**WRITTEN TASK:**
Extract all of the entries and give them again, word for word.

(Entries from a dataset)
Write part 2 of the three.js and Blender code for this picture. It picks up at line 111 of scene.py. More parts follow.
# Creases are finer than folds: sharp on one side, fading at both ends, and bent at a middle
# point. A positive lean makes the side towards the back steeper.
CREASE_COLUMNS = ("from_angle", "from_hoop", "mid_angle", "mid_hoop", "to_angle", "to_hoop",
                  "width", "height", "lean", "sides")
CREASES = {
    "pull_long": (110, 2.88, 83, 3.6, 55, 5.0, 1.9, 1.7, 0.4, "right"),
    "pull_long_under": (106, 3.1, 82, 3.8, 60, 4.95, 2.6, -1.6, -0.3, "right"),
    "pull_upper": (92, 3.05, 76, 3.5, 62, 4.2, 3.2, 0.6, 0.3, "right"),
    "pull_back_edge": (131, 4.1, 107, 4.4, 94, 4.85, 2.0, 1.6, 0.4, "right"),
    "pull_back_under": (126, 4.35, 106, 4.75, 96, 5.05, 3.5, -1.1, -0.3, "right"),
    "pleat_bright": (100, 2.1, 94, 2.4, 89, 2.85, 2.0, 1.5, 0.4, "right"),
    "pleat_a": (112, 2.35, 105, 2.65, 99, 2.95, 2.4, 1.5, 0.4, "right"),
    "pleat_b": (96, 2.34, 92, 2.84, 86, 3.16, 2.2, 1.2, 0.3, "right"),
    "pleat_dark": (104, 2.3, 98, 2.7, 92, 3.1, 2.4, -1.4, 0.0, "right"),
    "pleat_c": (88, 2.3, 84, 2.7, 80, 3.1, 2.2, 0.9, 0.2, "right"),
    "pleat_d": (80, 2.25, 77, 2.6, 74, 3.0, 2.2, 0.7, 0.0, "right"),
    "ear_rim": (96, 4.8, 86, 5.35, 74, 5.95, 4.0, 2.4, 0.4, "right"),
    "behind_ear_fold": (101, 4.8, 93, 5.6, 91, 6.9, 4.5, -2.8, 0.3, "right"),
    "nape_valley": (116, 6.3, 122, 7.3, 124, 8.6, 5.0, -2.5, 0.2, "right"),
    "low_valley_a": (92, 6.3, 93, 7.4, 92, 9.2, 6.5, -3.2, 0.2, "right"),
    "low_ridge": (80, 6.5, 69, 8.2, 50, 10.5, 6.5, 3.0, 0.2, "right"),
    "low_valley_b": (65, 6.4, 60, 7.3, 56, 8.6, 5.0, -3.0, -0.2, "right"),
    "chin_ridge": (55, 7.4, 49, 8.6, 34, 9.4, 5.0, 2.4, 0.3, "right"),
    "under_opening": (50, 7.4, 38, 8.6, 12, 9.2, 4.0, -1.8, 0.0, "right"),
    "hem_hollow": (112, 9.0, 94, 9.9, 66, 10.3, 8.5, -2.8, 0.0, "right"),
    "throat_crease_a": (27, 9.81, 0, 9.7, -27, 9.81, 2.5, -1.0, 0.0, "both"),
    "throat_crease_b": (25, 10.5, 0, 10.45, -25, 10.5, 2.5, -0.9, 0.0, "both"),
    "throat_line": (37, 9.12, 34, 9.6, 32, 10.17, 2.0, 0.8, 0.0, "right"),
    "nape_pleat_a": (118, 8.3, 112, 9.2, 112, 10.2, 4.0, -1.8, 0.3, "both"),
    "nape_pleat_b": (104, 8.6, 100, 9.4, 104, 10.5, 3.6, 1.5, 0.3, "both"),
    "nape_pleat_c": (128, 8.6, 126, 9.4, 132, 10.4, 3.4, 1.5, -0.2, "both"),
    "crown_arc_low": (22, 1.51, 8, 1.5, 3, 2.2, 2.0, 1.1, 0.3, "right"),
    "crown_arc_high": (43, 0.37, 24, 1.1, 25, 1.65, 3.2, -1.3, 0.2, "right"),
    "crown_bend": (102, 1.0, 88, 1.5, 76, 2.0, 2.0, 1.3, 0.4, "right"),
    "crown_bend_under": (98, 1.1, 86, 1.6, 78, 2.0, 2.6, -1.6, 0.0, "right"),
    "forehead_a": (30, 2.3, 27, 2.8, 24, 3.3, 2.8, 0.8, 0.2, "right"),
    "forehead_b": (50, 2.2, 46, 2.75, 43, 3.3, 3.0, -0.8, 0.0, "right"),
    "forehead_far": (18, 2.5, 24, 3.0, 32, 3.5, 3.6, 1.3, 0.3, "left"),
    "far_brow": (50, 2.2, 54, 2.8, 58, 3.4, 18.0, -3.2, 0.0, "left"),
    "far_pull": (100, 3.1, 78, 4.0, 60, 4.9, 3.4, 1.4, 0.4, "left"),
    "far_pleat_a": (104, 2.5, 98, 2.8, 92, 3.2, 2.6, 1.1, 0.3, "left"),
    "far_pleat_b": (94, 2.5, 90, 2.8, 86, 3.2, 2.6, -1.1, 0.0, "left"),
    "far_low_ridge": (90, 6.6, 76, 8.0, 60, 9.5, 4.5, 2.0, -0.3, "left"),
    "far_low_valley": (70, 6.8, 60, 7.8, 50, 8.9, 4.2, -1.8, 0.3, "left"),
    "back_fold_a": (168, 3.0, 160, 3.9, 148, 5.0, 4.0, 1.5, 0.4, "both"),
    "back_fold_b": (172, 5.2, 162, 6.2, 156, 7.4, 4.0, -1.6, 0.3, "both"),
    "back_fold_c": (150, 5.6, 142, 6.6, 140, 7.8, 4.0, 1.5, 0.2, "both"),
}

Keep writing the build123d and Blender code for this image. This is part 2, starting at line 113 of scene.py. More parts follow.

**SOLUTION TO THIS PROBLEM:**
Write part 2 of the three.js and Blender code for this picture. It picks up at line 111 of scene.py. More parts follow.
# Creases are finer than folds: sharp on one side, fading at both ends, and bent at a middle
# point. A positive lean makes the side towards the back steeper.
CREASE_COLUMNS = ("from_angle", "from_hoop", "mid_angle", "mid_hoop", "to_angle", "to_hoop",
                  "width", "height", "lean", "sides")
CREASES = {
    "pull_long": (110, 2.88, 83, 3.6, 55, 5.0, 1.9, 1.7, 0.4, "right"),
    "pull_long_under": (106, 3.1, 82, 3.8, 60, 4.95, 2.6, -1.6, -0.3, "right"),
    "pull_upper": (92, 3.05, 76, 3.5, 62, 4.2, 3.2, 0.6, 0.3, "right"),
    "pull_back_edge": (131, 4.1, 107, 4.4, 94, 4.85, 2.0, 1.6, 0.4, "right"),
    "pull_back_under": (126, 4.35, 106, 4.75, 96, 5.05, 3.5, -1.1, -0.3, "right"),
    "pleat_bright": (100, 2.1, 94, 2.4, 89, 2.85, 2.0, 1.5, 0.4, "right"),
    "pleat_a": (112, 2.35, 105, 2.65, 99, 2.95, 2.4, 1.5, 0.4, "right"),
    "pleat_b": (96, 2.34, 92, 2.84, 86, 3.16, 2.2, 1.2, 0.3, "right"),
    "pleat_dark": (104, 2.3, 98, 2.7, 92, 3.1, 2.4, -1.4, 0.0, "right"),
    "pleat_c": (88, 2.3, 84, 2.7, 80, 3.1, 2.2, 0.9, 0.2, "right"),
    "pleat_d": (80, 2.25, 77, 2.6, 74, 3.0, 2.2, 0.7, 0.0, "right"),
    "ear_rim": (96, 4.8, 86, 5.35, 74, 5.95, 4.0, 2.4, 0.4, "right"),
    "behind_ear_fold": (101, 4.8, 93, 5.6, 91, 6.9, 4.5, -2.8, 0.3, "right"),
    "nape_valley": (116, 6.3, 122, 7.3, 124, 8.6, 5.0, -2.5, 0.2, "right"),
    "low_valley_a": (92, 6.3, 93, 7.4, 92, 9.2, 6.5, -3.2, 0.2, "right"),
    "low_ridge": (80, 6.5, 69, 8.2, 50, 10.5, 6.5, 3.0, 0.2, "right"),
    "low_valley_b": (65, 6.4, 60, 7.3, 56, 8.6, 5.0, -3.0, -0.2, "right"),
    "chin_ridge": (55, 7.4, 49, 8.6, 34, 9.4, 5.0, 2.4, 0.3, "right"),
    "under_opening": (50, 7.4, 38, 8.6, 12, 9.2, 4.0, -1.8, 0.0, "right"),
    "hem_hollow": (112, 9.0, 94, 9.9, 66, 10.3, 8.5, -2.8, 0.0, "right"),
    "throat_crease_a": (27, 9.81, 0, 9.7, -27, 9.81, 2.5, -1.0, 0.0, "both"),
    "throat_crease_b": (25, 10.5, 0, 10.45, -25, 10.5, 2.5, -0.9, 0.0, "both"),
    "throat_line": (37, 9.12, 34, 9.6, 32, 10.17, 2.0, 0.8, 0.0, "right"),
    "nape_pleat_a": (118, 8.3, 112, 9.2, 112, 10.2, 4.0, -1.8, 0.3, "both"),
    "nape_pleat_b": (104, 8.6, 100, 9.4, 104, 10.5, 3.6, 1.5, 0.3, "both"),
    "nape_pleat_c": (128, 8.6, 126, 9.4, 132, 10.4, 3.4, 1.5, -0.2, "both"),
    "crown_arc_low": (22, 1.51, 8, 1.5, 3, 2.2, 2.0, 1.1, 0.3, "right"),
    "crown_arc_high": (43, 0.37, 24, 1.1, 25, 1.65, 3.2, -1.3, 0.2, "right"),
    "crown_bend": (102, 1.0, 88, 1.5, 76, 2.0, 2.0, 1.3, 0.4, "right"),
    "crown_bend_under": (98, 1.1, 86, 1.6, 78, 2.0, 2.6, -1.6, 0.0, "right"),
    "forehead_a": (30, 2.3, 27, 2.8, 24, 3.3, 2.8, 0.8, 0.2, "right"),
    "forehead_b": (50, 2.2, 46, 2.75, 43, 3.3, 3.0, -0.8, 0.0, "right"),
    "forehead_far": (18, 2.5, 24, 3.0, 32, 3.5, 3.6, 1.3, 0.3, "left"),
    "far_brow": (50, 2.2, 54, 2.8, 58, 3.4, 18.0, -3.2, 0.0, "left"),
    "far_pull": (100, 3.1, 78, 4.0, 60, 4.9, 3.4, 1.4, 0.4, "left"),
    "far_pleat_a": (104, 2.5, 98, 2.8, 92, 3.2, 2.6, 1.1, 0.3, "left"),
    "far_pleat_b": (94, 2.5, 90, 2.8, 86, 3.2, 2.6, -1.1, 0.0, "left"),
    "far_low_ridge": (90, 6.6, 76, 8.0, 60, 9.5, 4.5, 2.0, -0.3, "left"),
    "far_low_valley": (70, 6.8, 60, 7.8, 50, 8.9, 4.2, -1.8, 0.3, "left"),
    "back_fold_a": (168, 3.0, 160, 3.9, 148, 5.0, 4.0, 1.5, 0.4, "both"),
    "back_fold_b": (172, 5.2, 162, 6.2, 156, 7.4, 4.0, -1.6, 0.3, "both"),
    "back_fold_c": (150, 5.6, 142, 6.6, 140, 7.8, 4.0, 1.5, 0.2, "both"),
}

Keep writing the build123d and Blender code for this image. This is part 2, starting at line 113 of scene.py. More parts follow.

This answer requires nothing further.